L’opération de démobilisation et d’encasernement est une initiative de cinq chefs de guerre de la zone d’Abobo : les commandants Bolo, Hamed Libérien, Gaza, Kabila et Traoré Issa. Les démobilisés d’Abobo, au nombre de 5 000 environ, sont encasernés et consignés sur deux différents sites, dont l’université d’Abobo-Adjamé. Ils sont nourris et soignés grâce aux cotisations des différents chefs des FCRI et à la générosité de bonnes volontés. Le civisme et la discipline leur sont enseignés par des éléments des ex-FDS, en attendant leur réinsertion, qui est du ressort du gouvernement, à en croire le porte-parole des FCRI. Leur présence en ce milieu universitaire, explique-t-il, participe surtout à sa sécurisation contre les vols et pillages.

Il est probable que, tenant compte de cette désorganisation, le Conseil de sécurité de l’ONU prolongera, le mois prochain, le mandat de la force des Nations unies pour la Côte d’Ivoire (ONUCI), même si les effectifs (11 000 hommes actuellement) sont revus à la baisse.

La France, qui s’est efforcée de « coller » au maximum à l’ONU, ces derniers mois, même si elle a — dans les faits — agi pour faire pencher la balance en faveur du président élu, devrait réduire également son dispositif militaire Licorne (qui était passé à 1 600 hommes, au plus fort des combats de ces derniers mois) : après la dissolution du 43ème bataillon d’infanterie de marine, implantation « historique » de l’armée française, il n’est plus question de base, ni d’opération militaire permanente dans ce pays. Laurent Gbagbo n’en voulait plus.
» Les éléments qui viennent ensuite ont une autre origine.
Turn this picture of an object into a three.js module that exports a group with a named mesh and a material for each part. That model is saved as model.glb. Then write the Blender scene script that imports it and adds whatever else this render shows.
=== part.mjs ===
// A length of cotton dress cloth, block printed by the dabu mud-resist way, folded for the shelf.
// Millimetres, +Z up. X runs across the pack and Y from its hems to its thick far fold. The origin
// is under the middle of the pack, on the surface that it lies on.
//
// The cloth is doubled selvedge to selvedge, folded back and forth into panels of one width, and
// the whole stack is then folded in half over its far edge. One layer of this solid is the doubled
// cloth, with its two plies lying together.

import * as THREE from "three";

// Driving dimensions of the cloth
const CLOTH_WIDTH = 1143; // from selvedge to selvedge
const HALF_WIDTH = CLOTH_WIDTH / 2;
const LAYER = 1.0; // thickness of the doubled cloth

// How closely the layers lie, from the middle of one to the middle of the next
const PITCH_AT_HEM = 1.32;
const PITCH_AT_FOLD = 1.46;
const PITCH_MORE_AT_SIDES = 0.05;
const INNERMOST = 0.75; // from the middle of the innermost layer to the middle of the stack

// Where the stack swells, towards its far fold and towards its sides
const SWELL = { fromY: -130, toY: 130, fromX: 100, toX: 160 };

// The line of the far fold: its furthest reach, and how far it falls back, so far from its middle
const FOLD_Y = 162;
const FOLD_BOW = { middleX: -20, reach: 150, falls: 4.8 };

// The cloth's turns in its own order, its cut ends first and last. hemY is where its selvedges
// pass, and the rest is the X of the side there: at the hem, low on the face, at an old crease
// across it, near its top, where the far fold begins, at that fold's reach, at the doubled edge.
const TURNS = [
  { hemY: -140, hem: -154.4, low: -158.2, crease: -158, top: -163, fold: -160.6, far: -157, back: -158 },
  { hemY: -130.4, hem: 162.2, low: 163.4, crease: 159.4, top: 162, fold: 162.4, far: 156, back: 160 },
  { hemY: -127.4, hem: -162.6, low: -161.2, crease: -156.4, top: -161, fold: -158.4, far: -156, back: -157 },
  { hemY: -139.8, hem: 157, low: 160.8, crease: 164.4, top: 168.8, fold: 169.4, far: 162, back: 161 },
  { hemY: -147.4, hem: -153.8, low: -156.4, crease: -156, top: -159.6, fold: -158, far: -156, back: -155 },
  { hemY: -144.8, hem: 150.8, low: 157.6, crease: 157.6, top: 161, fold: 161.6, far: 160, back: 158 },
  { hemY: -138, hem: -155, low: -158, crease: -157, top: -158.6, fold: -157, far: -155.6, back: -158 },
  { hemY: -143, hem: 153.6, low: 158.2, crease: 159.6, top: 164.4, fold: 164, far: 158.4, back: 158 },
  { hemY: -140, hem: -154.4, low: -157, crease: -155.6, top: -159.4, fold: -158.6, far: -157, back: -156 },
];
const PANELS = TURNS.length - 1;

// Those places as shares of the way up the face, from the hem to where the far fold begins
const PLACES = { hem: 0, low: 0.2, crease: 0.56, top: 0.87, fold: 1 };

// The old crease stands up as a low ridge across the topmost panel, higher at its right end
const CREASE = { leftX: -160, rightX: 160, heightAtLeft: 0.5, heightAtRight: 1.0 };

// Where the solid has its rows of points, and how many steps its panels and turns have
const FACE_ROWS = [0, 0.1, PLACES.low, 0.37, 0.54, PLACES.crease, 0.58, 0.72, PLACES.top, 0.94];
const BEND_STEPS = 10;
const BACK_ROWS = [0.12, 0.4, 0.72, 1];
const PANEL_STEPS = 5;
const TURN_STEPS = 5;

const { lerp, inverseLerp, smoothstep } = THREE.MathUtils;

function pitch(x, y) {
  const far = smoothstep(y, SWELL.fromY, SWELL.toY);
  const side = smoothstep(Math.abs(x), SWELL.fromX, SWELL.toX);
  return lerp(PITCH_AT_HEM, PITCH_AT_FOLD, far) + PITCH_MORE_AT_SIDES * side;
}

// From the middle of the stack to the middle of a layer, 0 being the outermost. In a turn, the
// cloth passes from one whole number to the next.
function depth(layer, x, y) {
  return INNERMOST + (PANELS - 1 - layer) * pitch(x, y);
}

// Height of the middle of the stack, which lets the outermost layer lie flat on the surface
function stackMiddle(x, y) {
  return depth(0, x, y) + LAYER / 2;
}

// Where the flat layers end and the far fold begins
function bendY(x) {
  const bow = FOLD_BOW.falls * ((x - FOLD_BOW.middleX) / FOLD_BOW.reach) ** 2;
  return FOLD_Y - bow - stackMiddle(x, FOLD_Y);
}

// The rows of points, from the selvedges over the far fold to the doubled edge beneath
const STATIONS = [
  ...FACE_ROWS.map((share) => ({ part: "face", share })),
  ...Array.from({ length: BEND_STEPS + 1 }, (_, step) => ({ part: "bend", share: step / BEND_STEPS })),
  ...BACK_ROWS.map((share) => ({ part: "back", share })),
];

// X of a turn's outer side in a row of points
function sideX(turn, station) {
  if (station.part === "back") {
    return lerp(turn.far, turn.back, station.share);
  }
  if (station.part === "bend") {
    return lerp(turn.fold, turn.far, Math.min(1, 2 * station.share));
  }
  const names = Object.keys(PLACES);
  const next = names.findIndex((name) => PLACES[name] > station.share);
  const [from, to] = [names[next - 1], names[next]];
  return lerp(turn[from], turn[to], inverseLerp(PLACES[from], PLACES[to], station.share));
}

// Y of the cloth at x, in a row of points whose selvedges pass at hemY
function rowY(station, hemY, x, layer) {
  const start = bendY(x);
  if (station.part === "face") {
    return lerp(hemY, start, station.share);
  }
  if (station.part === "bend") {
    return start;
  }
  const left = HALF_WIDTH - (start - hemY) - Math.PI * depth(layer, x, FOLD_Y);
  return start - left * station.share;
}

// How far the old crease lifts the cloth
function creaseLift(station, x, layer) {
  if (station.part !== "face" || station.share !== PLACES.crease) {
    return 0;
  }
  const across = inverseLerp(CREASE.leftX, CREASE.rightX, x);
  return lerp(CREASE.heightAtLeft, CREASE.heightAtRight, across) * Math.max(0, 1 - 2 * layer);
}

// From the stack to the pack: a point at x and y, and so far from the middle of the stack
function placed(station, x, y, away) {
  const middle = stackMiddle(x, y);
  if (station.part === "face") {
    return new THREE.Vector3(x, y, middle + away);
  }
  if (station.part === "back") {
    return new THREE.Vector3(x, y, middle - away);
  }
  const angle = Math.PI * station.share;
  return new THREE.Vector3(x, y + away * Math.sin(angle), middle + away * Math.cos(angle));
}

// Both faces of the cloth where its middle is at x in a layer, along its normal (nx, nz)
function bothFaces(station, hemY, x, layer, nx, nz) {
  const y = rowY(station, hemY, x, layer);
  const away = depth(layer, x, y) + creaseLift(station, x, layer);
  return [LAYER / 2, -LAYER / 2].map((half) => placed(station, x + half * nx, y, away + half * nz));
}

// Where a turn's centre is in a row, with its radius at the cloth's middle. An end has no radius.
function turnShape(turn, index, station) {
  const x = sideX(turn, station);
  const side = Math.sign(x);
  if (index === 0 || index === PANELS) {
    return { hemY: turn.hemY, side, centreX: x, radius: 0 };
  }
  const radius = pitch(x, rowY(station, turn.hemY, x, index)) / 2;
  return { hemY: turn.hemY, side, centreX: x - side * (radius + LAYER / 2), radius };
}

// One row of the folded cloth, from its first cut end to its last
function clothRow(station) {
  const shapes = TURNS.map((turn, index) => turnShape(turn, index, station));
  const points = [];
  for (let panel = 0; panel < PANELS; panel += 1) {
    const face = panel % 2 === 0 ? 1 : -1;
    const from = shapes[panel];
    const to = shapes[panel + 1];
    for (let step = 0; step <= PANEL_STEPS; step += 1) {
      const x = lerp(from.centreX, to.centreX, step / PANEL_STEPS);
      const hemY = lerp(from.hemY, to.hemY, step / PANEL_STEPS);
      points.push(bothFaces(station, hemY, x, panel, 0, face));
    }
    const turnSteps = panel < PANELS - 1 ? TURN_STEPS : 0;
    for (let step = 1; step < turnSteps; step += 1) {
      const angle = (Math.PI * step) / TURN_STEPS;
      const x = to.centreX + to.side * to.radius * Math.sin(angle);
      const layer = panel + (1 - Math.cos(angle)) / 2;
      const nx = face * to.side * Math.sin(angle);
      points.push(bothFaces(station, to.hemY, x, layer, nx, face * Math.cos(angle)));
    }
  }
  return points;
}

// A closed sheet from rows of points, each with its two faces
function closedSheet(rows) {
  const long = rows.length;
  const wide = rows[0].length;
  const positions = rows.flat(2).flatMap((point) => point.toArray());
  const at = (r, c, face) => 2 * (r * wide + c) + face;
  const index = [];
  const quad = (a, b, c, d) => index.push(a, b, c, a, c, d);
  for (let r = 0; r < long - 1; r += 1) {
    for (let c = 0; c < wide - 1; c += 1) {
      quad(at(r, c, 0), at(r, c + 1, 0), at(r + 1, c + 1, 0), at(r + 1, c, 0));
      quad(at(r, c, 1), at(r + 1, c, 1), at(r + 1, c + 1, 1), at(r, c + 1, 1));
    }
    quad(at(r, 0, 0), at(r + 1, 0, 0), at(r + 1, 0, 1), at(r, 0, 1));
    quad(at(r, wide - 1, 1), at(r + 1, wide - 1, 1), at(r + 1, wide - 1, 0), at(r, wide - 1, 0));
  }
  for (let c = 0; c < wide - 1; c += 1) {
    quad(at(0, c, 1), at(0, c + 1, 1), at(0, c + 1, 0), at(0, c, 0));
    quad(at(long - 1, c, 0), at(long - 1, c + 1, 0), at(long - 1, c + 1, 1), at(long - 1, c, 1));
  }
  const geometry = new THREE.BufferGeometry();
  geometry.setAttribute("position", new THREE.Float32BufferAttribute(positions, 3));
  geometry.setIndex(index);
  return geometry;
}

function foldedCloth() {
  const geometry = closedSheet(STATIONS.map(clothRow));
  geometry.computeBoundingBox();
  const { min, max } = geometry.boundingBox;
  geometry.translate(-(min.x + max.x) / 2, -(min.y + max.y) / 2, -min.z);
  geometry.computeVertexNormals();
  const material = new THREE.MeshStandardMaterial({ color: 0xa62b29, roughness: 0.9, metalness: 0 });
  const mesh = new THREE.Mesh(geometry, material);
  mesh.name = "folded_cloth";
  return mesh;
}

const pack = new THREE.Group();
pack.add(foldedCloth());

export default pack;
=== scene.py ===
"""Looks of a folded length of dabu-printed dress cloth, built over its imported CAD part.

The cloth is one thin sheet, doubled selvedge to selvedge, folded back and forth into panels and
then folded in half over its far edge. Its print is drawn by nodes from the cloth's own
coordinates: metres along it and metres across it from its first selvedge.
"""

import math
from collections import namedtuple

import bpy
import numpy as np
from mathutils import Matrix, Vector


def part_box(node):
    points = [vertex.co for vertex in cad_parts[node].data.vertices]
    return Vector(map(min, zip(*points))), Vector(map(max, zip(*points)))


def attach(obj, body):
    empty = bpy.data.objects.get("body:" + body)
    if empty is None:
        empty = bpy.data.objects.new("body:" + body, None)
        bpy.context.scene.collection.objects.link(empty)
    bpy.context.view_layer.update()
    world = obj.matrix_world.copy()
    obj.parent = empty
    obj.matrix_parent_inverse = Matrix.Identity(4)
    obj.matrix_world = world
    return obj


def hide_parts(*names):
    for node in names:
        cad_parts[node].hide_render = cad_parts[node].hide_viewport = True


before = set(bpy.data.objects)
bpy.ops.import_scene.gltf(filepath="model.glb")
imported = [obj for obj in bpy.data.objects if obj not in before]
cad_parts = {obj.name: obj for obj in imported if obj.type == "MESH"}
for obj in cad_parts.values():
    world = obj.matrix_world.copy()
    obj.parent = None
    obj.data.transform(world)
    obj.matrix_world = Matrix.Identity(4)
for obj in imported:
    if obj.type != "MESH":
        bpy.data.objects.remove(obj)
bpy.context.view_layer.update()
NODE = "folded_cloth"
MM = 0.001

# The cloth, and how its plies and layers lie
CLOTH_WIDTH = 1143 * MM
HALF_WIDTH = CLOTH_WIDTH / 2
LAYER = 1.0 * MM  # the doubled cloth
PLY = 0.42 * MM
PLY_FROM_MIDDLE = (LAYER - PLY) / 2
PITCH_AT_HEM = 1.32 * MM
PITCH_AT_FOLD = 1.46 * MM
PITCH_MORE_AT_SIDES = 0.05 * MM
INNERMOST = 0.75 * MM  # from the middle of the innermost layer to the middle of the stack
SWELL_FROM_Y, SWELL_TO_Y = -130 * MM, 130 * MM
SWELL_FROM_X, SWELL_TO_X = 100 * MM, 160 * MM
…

Il est vrai qu’Alassane Ouattara se fait fort d’être un « ami » de la France et de Nicolas Sarkozy — lequel, selon une rumeur qui a fait le « buzz » sur la toile ivoirienne ces derniers jours, aurait « flanqué » le nouveau président d’un conseiller militaire français. Vrai ou faux, mais la réaction n’a pas tardé : « Au secours, la France recolonise ! ».
Notes

[1] Agence Xinhua, 13 mai 2011.

[2] L’Université d’Abobo-Adjamé est située non loin du quartier Abobo, à Abidjan, théâtre de violents affrontements notamment les 13 et 14 mars 2011.